Edward Hopper, Apartment Houses, 1923
Although he was clearly influenced by contemporary painting, no mention was made of what, to me, is the most obvious and longstanding influence on this oeuvre: the photographic image. The task set for the viewer of Hopper’s paintings is always to solve the mystery of the highly enigmatic scenes before us. There are a number of factors that make them enigmatic, one of which is the often impossible angles, cropped compositions, and distorted perspectives of the image. From the beginning of his career, Hopper crops the image, as though photographing a detail in closeup, unconcerned with what lies outside the frame of the image. And from the beginning — though this will become accentuated as his oeuvre develops — he paints scenes from a perspective that could never be seen with the naked eye. A painting such as Apartment Houses, 1923 has the appearance of a cinematic close up taken from a crane. Certainly, there is no other way to see inside the window to watch the woman at work.

Edward Hopper, House at Dusk, 1935

Another characteristic that makes Hopper’s paintings special — again very telling of the general fascination with the photographic and cinematic possibilities of vision in Hopper’s contemporary world — is the representations of space as ungraspable. As my friend James observed, over and over again, both these works depict claustrophobic interior spaces and exteriors that are also closing in on the human figure or the built environment. This, despite the fact that the exteriors often replicate the principles of a cinematic horizontal tracking shot. In a painting such as House at Dusk (1930), only the top right hand corner of a multiple storey building is shown to force its way out of the frame towards us. And even though the majority of the canvas is given over to the green trees and the hint of a setting sun, our attention is fully focused on the woman in the window. This tiny detail overtakes as the mystery of an otherwise (for Hopper) large canvas. I was also interested to see how, again and again, exteriors are used as interiors and interiors become exteriors, usually through the activities that take place inside.
Edward Hopper, Room in New York, 1932
The familiar refrain about Hopper’s figures is that they are isolated and lonely.  It is true that they are often alone in a space, and if and when there are a number of people, they don’t speak to each other. However, I am not convinced that all these figures are lonely: the women especially are often reading books, or caught in a private moment of reflection, staring out to space, often in a state of half undress. Alone, yes. Lonely, no. The woman is also the lynchpin for the enigma of these paintings as her presence, posture and costume nearly always leaves us asking “who is she?” “what just happened?” “What is her relationship to the man in the image if there is one?” “An image such as Room in New York, 1932 is typical. The man reads a newspaper, the woman turned around, deep in her own thoughts, gently plays a single note on the piano, as though she is not concerned with the sound, but is preoccupied by a conversation they just had. Does he refuse to continue the conversation? Or perhaps she is composing her thoughts before opening up a meaningful discussion with him? The perspective of the painting contributes, once again, to the mystery: it is as though we are looking in on a very intimate moment — and yet the windows are wide open. Is it a hot New York summer night? But then why is the man so impeccably dressed, his collar and tie fastened? Perhaps they are about to go out? But then, why would he be reading the newspaper? The endless questions that we ask of every single image are what make Hopper’s world so enticing, his figures both performing within their everyday world, and simultaneously, shut down and shut off in their own worlds, completely at peace and serenity. 

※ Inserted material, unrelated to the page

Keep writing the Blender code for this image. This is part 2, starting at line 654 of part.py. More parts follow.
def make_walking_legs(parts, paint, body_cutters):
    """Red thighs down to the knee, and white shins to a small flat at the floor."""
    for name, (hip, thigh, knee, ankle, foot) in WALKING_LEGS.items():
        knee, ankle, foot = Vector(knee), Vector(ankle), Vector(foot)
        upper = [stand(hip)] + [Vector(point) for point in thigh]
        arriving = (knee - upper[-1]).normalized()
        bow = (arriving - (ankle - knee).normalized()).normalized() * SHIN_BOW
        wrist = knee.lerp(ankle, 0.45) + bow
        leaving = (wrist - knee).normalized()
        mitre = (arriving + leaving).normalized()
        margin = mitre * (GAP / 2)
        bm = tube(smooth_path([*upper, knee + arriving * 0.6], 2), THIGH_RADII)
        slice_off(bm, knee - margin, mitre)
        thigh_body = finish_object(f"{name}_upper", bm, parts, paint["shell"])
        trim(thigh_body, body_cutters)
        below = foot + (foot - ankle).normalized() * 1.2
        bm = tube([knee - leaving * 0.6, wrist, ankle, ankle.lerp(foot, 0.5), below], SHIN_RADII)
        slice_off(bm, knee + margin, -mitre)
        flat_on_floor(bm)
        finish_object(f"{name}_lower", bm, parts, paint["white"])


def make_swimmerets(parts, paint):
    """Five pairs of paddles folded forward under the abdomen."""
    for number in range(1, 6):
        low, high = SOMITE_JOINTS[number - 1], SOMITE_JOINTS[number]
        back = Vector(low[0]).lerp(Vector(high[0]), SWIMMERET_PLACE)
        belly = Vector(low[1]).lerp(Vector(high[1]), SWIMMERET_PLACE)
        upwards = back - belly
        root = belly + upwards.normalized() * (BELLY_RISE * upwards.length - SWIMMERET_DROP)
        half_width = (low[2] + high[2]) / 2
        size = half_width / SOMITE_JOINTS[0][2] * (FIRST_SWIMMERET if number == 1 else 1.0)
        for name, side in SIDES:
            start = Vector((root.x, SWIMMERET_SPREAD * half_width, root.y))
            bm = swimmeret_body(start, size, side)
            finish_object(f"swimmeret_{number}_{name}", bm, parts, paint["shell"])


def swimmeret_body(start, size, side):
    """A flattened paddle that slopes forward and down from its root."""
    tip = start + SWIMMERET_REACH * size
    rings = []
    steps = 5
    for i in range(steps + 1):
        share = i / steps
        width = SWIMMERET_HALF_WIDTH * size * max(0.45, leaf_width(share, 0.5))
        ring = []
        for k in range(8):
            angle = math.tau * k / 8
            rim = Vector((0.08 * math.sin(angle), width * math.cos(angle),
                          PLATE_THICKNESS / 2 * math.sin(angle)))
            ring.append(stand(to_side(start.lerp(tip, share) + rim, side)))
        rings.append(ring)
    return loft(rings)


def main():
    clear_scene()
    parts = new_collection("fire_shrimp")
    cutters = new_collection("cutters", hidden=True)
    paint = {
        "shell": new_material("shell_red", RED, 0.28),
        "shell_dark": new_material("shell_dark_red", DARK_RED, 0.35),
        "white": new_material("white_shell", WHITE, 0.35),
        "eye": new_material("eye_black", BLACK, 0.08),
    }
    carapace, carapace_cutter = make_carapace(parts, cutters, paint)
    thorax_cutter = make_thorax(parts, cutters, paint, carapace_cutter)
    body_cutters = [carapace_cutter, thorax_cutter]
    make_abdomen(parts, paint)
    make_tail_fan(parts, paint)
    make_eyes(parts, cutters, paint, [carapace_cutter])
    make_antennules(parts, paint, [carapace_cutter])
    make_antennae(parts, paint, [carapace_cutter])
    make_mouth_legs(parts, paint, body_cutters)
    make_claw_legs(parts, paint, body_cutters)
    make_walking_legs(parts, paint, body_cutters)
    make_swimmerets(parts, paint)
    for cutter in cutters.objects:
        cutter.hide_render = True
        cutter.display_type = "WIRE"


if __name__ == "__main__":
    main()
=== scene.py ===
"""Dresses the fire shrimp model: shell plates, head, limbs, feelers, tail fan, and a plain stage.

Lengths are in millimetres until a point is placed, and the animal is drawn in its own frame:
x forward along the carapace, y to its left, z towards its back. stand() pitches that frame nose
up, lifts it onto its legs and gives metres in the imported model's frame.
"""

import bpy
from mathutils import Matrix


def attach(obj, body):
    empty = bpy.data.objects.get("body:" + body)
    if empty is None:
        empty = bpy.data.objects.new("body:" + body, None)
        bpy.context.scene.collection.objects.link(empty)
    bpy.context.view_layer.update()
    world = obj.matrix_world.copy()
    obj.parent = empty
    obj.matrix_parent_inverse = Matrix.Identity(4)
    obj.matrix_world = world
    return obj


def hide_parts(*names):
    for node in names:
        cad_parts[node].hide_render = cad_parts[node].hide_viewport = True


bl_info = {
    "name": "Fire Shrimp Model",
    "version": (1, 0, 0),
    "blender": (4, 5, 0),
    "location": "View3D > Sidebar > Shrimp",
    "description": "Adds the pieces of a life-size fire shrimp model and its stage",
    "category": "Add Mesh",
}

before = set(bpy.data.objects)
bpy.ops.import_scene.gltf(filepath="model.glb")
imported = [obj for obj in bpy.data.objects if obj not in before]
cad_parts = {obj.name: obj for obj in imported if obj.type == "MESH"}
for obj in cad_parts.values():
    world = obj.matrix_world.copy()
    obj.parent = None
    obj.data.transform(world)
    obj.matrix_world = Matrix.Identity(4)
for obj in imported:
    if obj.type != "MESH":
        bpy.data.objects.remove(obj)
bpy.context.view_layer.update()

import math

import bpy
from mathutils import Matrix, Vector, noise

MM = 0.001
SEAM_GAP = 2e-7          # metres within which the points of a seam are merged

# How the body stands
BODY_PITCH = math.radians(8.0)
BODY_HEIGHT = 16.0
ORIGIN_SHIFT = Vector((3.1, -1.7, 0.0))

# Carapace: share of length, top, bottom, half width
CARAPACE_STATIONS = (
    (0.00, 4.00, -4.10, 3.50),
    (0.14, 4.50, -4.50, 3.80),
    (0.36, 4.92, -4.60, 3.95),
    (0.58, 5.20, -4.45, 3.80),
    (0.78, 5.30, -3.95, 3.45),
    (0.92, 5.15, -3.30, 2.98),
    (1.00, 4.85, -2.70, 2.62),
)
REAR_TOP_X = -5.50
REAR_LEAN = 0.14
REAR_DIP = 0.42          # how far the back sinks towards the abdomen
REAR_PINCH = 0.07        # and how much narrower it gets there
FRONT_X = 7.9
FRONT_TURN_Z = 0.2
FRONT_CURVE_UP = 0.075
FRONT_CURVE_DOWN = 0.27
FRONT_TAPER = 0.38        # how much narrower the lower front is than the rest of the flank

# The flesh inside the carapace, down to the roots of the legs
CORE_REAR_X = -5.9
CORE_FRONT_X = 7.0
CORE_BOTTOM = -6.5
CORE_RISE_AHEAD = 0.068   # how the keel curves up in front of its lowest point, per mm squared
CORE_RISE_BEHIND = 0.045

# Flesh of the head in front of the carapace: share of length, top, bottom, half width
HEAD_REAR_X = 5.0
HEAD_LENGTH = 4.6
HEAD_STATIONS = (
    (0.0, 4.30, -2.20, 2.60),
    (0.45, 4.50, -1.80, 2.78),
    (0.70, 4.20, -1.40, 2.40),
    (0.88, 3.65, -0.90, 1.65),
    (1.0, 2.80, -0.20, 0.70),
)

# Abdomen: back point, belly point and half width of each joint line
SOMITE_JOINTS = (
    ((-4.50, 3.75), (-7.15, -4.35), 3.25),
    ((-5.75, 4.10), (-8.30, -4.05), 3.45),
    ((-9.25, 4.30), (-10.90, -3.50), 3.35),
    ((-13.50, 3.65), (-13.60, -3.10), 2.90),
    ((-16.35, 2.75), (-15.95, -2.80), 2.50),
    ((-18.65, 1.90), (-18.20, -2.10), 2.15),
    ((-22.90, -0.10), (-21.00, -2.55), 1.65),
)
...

Edward Hopper, Morning Sun, 1952
There are copious images of theatres, but curiously, there is never a performance on the fragment of stage. And yet, everyday life is filled with the drama of what takes place between people, or what might have just take place, or might be about to take place. Even where there is one soul person, such as the gas attendant who is deeply etched on our imaginations, the paintings are about what takes place between people — the ones who might just have left the station, or the ones for whom he prepares. In the theatrical spaces, figures wait for a performance, or they read books at what might be the intermission — we are reminded of the Vermeer influence every time we see a woman reading, and especially when she is reading in the throw of light that forces its way through often non existent windows onto walls that are like screens for the throw of a cinematic image. Hopper is not interested in what happens on stages, not only because the drama is around him in daily life, but also because these are paintings whose real subject is not depicted within the frame. The something that has just happened or maybe is about to happen, the questions surrounding the state of dress or undress, the secrets we think we are privy to, none of this is shown in the paintings we see.
Edward Hopper, Gas, 1940
And all of this uncertainty, all of this ambiguity and avoidance of what is really taking place, the solitary figure weighed on by an impending sky, or a house on a hill on the verge of disrepair (but not quite there yet), all of these characteristics, repeated over and over again throughout his career, are the precursor for the horror movie in Technicolor. So even though Hopper is preoccupied by the same issues, and is exploring the same technique from the very beginning of his career, the expansiveness of his painting and the never ending questions, makes it a great oeuvre. And to its credit, the Grand Palais has very convincingly demonstrated the greatness with this huge exhibition.